Create your own mnemonics
Make stupid, funny memory devices. If it rhymes, make a sentence out of it. The dumber and funnier, the better — if you're laughing about it, you won't forget it. Don't just memorize someone else's mnemonics. Creating your own forces you to engage with the material.
Record yourself for commutes
Make short audio recordings of key concepts and listen during walks, runs, or commutes. Hearing the information repeatedly in dead time reinforces memory without cutting into study sessions. Try getting Google NotebookLM to turn parts of your study material into audio segments.
Learn to look things up, not just memorize
You don't need to memorize every regulation or system detail. What matters is knowing where to find it. Tab your FAR/AIM. Know your POH inside out. When an examiner asks an obscure question, confidently flipping to the right reference is more impressive than stammering through a half-remembered answer.
Examiners aren't looking for encyclopedic knowledge. They're looking for pilots who know how to find answers when they need them.
Do mock orals with your instructor
Schedule practice oral exams. They'll expose your weak spots faster than any amount of self-study. Your instructor will ask the same kinds of questions your examiner will, and you'll learn what you actually need to focus on.
Find what works for you
Video courses on YouTube work better for some people than textbooks. Others need a study partner to stay accountable and quiz each other. Some learn best by taking practice tests over and over. Experiment until you find what sticks.
Three survival strategies
1. Expect to feel stupid
You're learning at the edge of your capability. That's growth. The discomfort means the training is working.
If you start questioning whether you're cut out for this, remember that every certificated pilot went through the same progression. The difference between pilots who finish and pilots who quit isn't talent. It's tolerance for temporary incompetence.
2. Don't skip the boring stuff
Rote memorization isn't sexy, but it's non-negotiable. You need to know V-speeds, emergency procedures, and regulatory minimums cold before you can apply them under pressure.
Choosing the right school matters here. Good instructors structure ground school so that rote learning builds toward understanding. Bad instructors stop at rote and wonder why students struggle in the aircraft.
3. Ask dumb questions early
The only stupid question is the one you don't ask before your first solo.
If you don't understand the difference between indicated airspeed and true airspeed, ask. If you can't remember which way to turn the mixture knob, ask. If you're confused about controlled airspace classifications, ask.
Your instructor has heard every question before. The students who succeed are the ones who ask early, not the ones who pretend to understand and hope it clicks later.

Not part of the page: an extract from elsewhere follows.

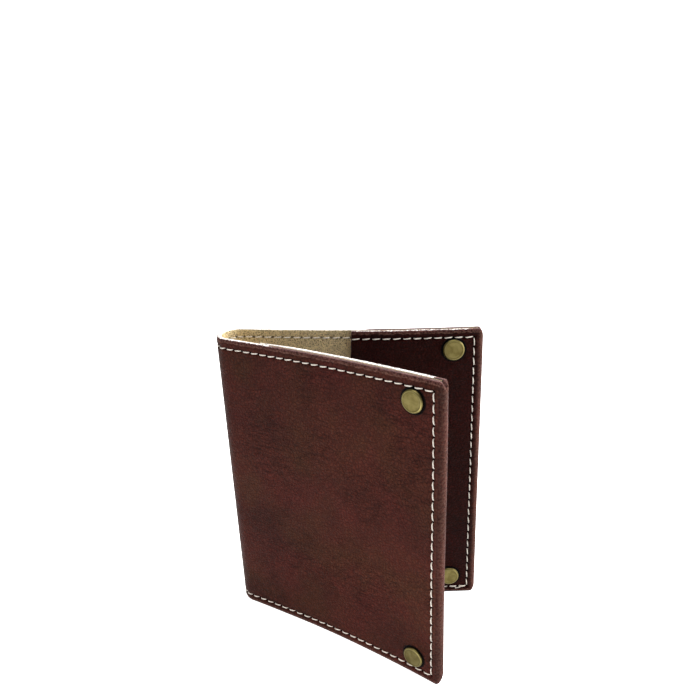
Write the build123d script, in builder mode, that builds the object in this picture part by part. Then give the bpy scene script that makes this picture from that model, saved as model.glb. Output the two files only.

What comes after ground school
Ground school is the knowledge foundation. It doesn't make you a pilot. It makes you ready to learn how to be a pilot.
After you pass your ground exam, you'll move into the flight training phase where everything you memorized gets tested in three dimensions. The regulations you studied become go/no-go decisions. The systems you learned become troubleshooting under pressure. The weather theory becomes fuel calculations and diversion planning.
If you're planning your pathway into recreational flying in Asia-Pacific, understand that ground school is just one milestone in a longer journey. The hidden costs aren't just financial - they're emotional and cognitive too.
Bottom line
Ground school feels overwhelming because you're compressing knowledge that took your instructors years to internalize. The progression from rote to correlation isn't smooth. It's lumpy, frustrating, and occasionally demoralizing.
Trust the process. By week eight, you'll look back and realize how far you've come.
The students who finish aren't the ones who found it easy. They're the ones who pushed through the burnout, asked the dumb questions, and accepted that temporary incompetence is the price of long-term competence.